Given two fixed distribution as $p_\theta,p_{\theta^*}$. In the neighborhood of $\theta$, there exists a small region $\epsilon$, which forms the distribution $p_{\theta+\epsilon}$.
These three distributions meets the following conditions:
$D_{TV}(p_\theta||p_{\theta+\epsilon}) + D_{TV}(p_{\theta+\epsilon}|| p_{\theta^*}) \ge D_{TV}(p_\theta || p_{\theta^*})$
I would like to solve the following optimization problem :
$\arg \max_\epsilon D_{TV}(p_\theta||p_{\theta+\epsilon}) + D_{TV}(p_{\theta+\epsilon}|| p_{\theta^*}) - D_{TV}(p_\theta || p_{\theta^*}) $
How could I do ? Any information would be appreciate for me !!

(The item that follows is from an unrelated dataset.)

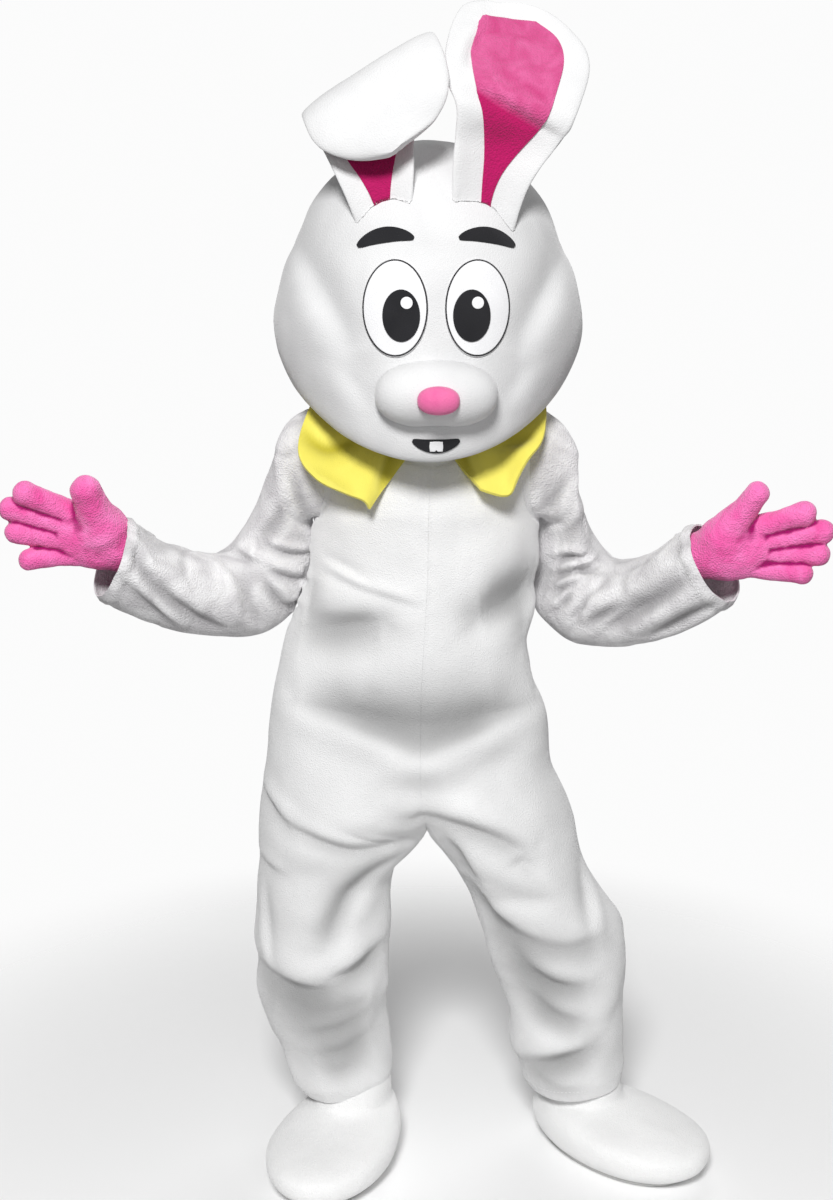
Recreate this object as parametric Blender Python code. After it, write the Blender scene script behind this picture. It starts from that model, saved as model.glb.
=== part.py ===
"""Rabbit mascot costume, worn: plush suit, collar, hollow head with two ears, gloves and shoes.

Metres, +Z up, front toward -Y. The origin is the base of the wearer's neck, where the suit hangs
from the shoulders. "right" and "left" are the wearer's: right is at -X.
"""

import math
from collections import namedtuple
from types import SimpleNamespace

import bmesh
import bpy
import numpy as np
from mathutils import Vector
from mathutils.bvhtree import BVHTree

# ---------------------------------------------------------------------------- driving sizes
FLOOR_Z = -1.390
CLOTH = 0.003            # plush suit cloth, backing and pile
SEAM_GAP = 0.0003        # between pieces that meet
LAID_GAP = 0.0006        # under a piece that lies on another
REST_STEP = 0.00002      # how far past its gap a laid piece is lifted at a time
FELT = 0.002
COLLAR_FELT = 0.005
HEAD_WALL = 0.012        # foam with plush over it
EAR_THICKNESS = 0.018
SHOE_WALL = 0.006
SOLE_THICKNESS = 0.008
GLOVE_WALL = 0.0025
PLACKET_WIDTH = 0.044

ARMPIT_Z = -0.165
CROTCH_Z = -0.750
HEM_Z = -1.272
BODY_COLUMNS = 8         # cells from a centre seam to a side seam
UPPER_ROWS = 6           # cells from the armpit to the shoulder seam
TORSO_ROWS = 14
LEG_ROWS = 12
SLEEVE_ROWS = 14
HEAD_COLUMNS = 24        # cells round the head
FACE_X = 0.012           # the face is turned slightly toward the wearer's left

SIDES = {"right": -1.0, "left": 1.0}


# ---------------------------------------------------------------------------- tables
class Sections:
    """A short table with named columns, read as smooth curves of its first column."""

    def __init__(self, names, *rows):
        self.names = names.split()
        self.rows = np.array(sorted(rows), float)
        self.knots = self.rows[:, 0]
        self.slopes = np.gradient(self.rows, self.knots, axis=0)

    def at(self, key):
        spot = min(max(key, self.knots[0]), self.knots[-1])
        i = min(int(np.searchsorted(self.knots, spot, side="right")) - 1, len(self.knots) - 2)
        span = self.knots[i + 1] - self.knots[i]
        t = (spot - self.knots[i]) / span
        values = (
            (2 * t**3 - 3 * t**2 + 1) * self.rows[i]
            + (t**3 - 2 * t**2 + t) * span * self.slopes[i]
            + (3 * t**2 - 2 * t**3) * self.rows[i + 1]
            + (t**3 - t**2) * span * self.slopes[i + 1]
        )
        return SimpleNamespace(**dict(zip(self.names, values)))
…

The total variation distance is not generally easy to differentiate with respect to distribution parameters, and the expressions for $p_θ$, $p_{θ+ε}$, and $p_{θ^*}$ are not given in your question. Additionally, the total variation distance has a triangle inequality property, which makes it challenging to solve this optimization problem analytically. You can approach this problem using numerical methods or optimization techniques, such as gradient-based optimization or stochastic optimization algorithms (e.g., stochastic gradient descent or a genetic algorithm), depending on the specific functional forms of the distributions and their parameters. I need more information about the specific distributions you are working with and any constraints on $ε$ to help you further.
Updated
In the case of Gaussian distributions, the total variation distance have no closed-form expression. Let's assume $p_θ$, $p_{θ^*}$, and $p_{θ+ε}$ are all Gaussian distributions with means $μ_θ$, $μ_{θ^*}$, and $μ_{θ+ε}$ and variances $σ^2_θ$, $σ^2_{θ^*}$, and $σ^2_{θ+ε}$, respectively.
The total variation distance between two Gaussian distributions p and q with means $μ_p$, $μ_q$ and variances $σ^2_p$, $σ^2_q$ is given by:
$ D_{TV}(p || q) = 1/2 ∫ |p(x) - q(x)| dx$
The derivative of the total variation distance between Gaussian distributions with respect to their means and variances does not have a simple closed-form expression.
In your case, since $ε$ is a small perturbation and the update rule is based on gradient descent, it may be more practical to perform numerical optimization or use a gradient-based approach for estimating the optimal $ε$. You can estimate the gradients using finite differences or automatic differentiation libraries, and then update the parameters iteratively.
Keep in mind that the optimization problem might not have a unique solution or might be sensitive to the choice of the initial $ε$ value. However, by carefully selecting the step size and the optimization algorithm, you can still find a good approximation for the optimal $ε$ value.